Chapter 6 – Your Action Plan, page 117.
Commit
- Strengthening your Process Component is simple, but not always easy.
- When you are fully committed, it’s easier to lean into and even appreciate the inevitable challenges and obstacles that you will encounter.
- Expect people from every level of your organization to hold back, push back, or act out.
- Resistance to change is normal, especially when it involves rigor, discipline, and accountability.
- To succeed at this, you must believe in the power of this work with a firm resolve.
- When you sense resistance, listen carefully to what people are saying, seeking to truly understand where they are coming from, and why they feel so strongly.
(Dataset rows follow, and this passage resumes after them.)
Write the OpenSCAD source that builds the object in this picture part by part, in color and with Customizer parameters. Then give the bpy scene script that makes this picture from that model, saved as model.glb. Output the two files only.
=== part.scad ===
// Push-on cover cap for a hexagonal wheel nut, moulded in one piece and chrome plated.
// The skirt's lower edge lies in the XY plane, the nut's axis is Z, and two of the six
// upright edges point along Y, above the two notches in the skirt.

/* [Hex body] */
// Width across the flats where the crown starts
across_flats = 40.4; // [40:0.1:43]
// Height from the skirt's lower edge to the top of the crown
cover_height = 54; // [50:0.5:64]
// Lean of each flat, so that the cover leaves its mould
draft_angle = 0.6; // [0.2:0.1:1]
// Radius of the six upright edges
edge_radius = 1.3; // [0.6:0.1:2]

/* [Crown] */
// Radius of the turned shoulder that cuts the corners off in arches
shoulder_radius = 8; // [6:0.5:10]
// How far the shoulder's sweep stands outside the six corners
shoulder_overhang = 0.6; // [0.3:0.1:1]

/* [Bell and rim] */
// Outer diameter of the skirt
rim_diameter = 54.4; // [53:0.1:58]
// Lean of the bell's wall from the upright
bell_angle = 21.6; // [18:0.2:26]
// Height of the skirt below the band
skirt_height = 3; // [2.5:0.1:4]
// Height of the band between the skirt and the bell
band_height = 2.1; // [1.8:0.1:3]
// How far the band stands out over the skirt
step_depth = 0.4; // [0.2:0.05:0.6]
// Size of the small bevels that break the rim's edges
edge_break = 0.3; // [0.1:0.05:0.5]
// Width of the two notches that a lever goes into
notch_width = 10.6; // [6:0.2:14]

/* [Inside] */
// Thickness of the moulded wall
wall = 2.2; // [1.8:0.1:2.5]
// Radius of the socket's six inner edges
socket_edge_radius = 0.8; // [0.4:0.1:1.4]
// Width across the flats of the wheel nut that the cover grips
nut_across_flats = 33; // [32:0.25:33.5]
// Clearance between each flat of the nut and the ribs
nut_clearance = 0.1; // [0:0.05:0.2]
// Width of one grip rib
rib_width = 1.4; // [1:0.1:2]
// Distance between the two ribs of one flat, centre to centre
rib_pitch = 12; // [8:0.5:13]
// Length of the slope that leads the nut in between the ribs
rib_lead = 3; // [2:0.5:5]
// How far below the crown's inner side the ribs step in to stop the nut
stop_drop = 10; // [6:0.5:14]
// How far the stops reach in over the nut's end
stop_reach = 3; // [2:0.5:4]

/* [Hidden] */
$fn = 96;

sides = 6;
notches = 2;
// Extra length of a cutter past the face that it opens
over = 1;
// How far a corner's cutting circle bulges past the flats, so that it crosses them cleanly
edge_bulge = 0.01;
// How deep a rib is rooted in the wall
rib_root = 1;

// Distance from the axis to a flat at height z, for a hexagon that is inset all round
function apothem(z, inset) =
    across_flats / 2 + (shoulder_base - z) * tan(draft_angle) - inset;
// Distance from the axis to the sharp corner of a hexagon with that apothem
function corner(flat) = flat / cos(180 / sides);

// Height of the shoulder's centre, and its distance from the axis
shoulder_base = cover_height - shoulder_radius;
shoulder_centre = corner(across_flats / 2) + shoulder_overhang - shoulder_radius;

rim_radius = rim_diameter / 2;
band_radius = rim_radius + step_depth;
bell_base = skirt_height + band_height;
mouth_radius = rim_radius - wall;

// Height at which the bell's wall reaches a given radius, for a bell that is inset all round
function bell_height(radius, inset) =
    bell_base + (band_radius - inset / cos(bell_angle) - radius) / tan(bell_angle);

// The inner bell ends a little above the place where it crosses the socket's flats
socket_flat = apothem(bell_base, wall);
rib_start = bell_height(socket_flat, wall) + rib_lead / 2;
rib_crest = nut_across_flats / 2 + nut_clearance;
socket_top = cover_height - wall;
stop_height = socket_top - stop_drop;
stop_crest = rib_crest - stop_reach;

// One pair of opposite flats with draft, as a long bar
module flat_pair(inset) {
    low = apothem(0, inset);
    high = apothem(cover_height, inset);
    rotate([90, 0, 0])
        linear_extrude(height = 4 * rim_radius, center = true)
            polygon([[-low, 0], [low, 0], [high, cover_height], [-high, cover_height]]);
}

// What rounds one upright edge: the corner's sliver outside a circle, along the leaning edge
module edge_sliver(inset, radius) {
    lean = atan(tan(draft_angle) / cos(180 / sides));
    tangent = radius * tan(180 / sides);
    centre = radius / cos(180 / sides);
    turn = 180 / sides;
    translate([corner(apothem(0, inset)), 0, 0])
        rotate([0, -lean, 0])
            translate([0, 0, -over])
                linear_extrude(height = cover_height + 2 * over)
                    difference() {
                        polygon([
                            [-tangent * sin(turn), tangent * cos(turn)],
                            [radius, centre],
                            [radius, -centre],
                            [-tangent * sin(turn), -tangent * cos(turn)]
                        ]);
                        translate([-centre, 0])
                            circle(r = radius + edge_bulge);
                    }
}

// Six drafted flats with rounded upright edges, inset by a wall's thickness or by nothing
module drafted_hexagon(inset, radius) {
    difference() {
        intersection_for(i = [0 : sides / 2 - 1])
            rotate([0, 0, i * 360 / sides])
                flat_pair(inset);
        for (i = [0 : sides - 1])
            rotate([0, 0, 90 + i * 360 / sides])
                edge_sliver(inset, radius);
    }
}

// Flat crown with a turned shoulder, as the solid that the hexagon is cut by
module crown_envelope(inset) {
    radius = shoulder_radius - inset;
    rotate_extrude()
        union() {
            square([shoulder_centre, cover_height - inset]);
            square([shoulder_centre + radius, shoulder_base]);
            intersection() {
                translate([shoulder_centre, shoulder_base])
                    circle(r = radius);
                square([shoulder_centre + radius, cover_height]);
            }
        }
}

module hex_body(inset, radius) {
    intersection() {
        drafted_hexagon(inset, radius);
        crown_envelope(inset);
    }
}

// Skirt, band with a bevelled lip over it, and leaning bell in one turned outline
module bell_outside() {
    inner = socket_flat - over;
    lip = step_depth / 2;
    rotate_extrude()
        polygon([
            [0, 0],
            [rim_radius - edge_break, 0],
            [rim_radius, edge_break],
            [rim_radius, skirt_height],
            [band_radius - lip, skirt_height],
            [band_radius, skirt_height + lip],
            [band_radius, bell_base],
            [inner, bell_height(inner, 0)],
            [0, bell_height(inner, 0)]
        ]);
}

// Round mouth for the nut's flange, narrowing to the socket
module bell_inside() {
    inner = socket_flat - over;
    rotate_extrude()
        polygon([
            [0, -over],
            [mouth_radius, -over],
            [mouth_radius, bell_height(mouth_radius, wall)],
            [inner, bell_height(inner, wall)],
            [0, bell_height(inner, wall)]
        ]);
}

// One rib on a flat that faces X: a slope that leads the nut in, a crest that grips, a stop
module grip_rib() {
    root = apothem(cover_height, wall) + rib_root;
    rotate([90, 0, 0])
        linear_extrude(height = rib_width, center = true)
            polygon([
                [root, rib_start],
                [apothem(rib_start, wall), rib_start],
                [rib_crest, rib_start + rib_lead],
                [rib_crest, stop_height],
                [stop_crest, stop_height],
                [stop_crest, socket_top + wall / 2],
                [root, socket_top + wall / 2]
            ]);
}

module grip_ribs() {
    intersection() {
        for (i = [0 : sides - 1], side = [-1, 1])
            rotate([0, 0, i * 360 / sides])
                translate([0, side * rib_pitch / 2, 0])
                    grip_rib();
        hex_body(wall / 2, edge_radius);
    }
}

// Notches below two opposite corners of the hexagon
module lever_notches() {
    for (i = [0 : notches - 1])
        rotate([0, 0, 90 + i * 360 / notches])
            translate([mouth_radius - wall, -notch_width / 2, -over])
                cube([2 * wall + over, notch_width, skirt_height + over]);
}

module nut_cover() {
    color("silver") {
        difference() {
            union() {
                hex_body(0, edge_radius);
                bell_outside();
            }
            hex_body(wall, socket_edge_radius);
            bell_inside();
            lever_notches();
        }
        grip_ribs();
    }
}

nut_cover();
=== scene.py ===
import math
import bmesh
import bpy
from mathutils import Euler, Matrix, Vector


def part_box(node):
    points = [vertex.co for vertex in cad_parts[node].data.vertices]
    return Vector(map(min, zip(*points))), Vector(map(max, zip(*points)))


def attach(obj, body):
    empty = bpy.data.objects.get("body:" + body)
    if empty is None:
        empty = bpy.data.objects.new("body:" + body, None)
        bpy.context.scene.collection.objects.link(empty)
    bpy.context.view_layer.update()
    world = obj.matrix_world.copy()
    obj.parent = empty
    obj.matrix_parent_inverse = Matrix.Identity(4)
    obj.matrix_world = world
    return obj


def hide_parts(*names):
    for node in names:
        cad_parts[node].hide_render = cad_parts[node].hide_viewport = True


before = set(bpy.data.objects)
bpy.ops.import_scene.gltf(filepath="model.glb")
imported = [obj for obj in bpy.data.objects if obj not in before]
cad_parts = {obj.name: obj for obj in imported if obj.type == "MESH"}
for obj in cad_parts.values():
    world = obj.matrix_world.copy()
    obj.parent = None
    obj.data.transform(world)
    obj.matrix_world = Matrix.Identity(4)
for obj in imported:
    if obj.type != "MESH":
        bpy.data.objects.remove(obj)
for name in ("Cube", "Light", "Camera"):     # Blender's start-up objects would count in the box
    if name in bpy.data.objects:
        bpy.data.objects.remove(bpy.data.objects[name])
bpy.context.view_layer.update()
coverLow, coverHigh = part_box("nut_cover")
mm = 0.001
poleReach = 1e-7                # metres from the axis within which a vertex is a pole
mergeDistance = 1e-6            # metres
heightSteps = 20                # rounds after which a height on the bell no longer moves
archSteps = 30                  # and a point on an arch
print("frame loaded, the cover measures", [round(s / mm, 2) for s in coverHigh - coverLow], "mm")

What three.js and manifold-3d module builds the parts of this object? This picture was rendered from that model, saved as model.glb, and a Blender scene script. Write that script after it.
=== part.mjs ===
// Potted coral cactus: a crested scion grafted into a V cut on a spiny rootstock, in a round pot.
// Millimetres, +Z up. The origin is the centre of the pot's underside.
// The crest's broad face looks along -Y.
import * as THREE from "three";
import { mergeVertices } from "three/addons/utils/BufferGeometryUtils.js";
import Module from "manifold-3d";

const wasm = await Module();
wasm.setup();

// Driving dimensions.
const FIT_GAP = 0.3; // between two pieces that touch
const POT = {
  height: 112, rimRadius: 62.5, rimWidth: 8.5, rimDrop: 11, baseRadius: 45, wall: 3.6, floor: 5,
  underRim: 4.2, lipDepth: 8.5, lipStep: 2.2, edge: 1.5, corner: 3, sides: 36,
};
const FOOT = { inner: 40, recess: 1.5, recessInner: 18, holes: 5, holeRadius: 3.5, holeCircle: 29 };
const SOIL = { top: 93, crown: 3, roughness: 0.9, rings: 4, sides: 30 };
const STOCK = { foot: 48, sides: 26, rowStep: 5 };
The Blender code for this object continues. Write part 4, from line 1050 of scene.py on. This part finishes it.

- As Patrick Lencioni explained in The Five Dysfunctions of a Team, people can typically support a decision or initiative they originally disagreed with, but only when they feel heard.
- If your team is struggling to commit, share this book with them.
- If anyone remains reluctant or unsure, make it clear that you intend to move forward with this initiative, and that you need full support.
- Ask for everyone’s commitment to the process journey ahead, and get a verbal and heartfelt “yes.”
- False harmony is more dangerous than actual dissension.
3-Step Process Documenter
- Once you are firmly committed, you can quit discussing, debating, and procrastinating and start doing.
- For most companies, this takes about twelve months (give or take a quarter).
1. Identify Your Handful of Core Processes
- Meet with your leadership team.
- Debate and define your handful of Core Processes.
- Brainstorm, compile, and keep, kill, combine.
- Name each Core Process.
- Create a table of contents for the Core Process manual.
2. Document and Simplify Each Core Process
- Create a plan
- Observe
- Evaluate
- Document
- Simplify
- Review and Approve
3. Package the Core Processes
- Determine the right medium/format.
- Gather, organize, package, or store them.
- Name it (for example, The ACB Way).
- Make them easy to find and use.
- Complete the FBA Checklist
“You do not rise to the level of your goals, you fall to the level of your systems.” – James Clear, Power of Habit
Performing the Core Processes
1. Train
- Everyone who does one or more steps.
- Pick the right training method.
- Encourage candid dialog, even pushback.
- Verify understanding and commitment.
- Repeat yourself often (as necessary).
2. Measure
- Compliance – are we doing it right?
- Frequency – are we doing it often enough to get the desired results?
- Outcome – are we getting the results we want?
- Determine who, how, and where.
- Set goals.
3. Manage (or LMA)
- LMA (lead and manage in a way that drives accountability).
- Support team members as behaviors change.
- Reward and recognize great results.
4. Update
- As needed (at least annually).
- Engage the team.
- Streamline, automate, and simplify.
- Repeat checklist item 1, Train.
- Adjust the way you Measure and Manage, as needed.
- Important Disclaimer:
- Getting your core processes followed by using the checklist does not mean everyone will always follow the process or never make a mistake.
- It does mean that you have built a machine to drive accountability for following processes, getting results, and reacting more quickly and definitively when mistakes are made or goals are not achieved.
- Your work is never done. As the world evolves, your organization, its processes, and its people will evolve with it – faster and better than the competition.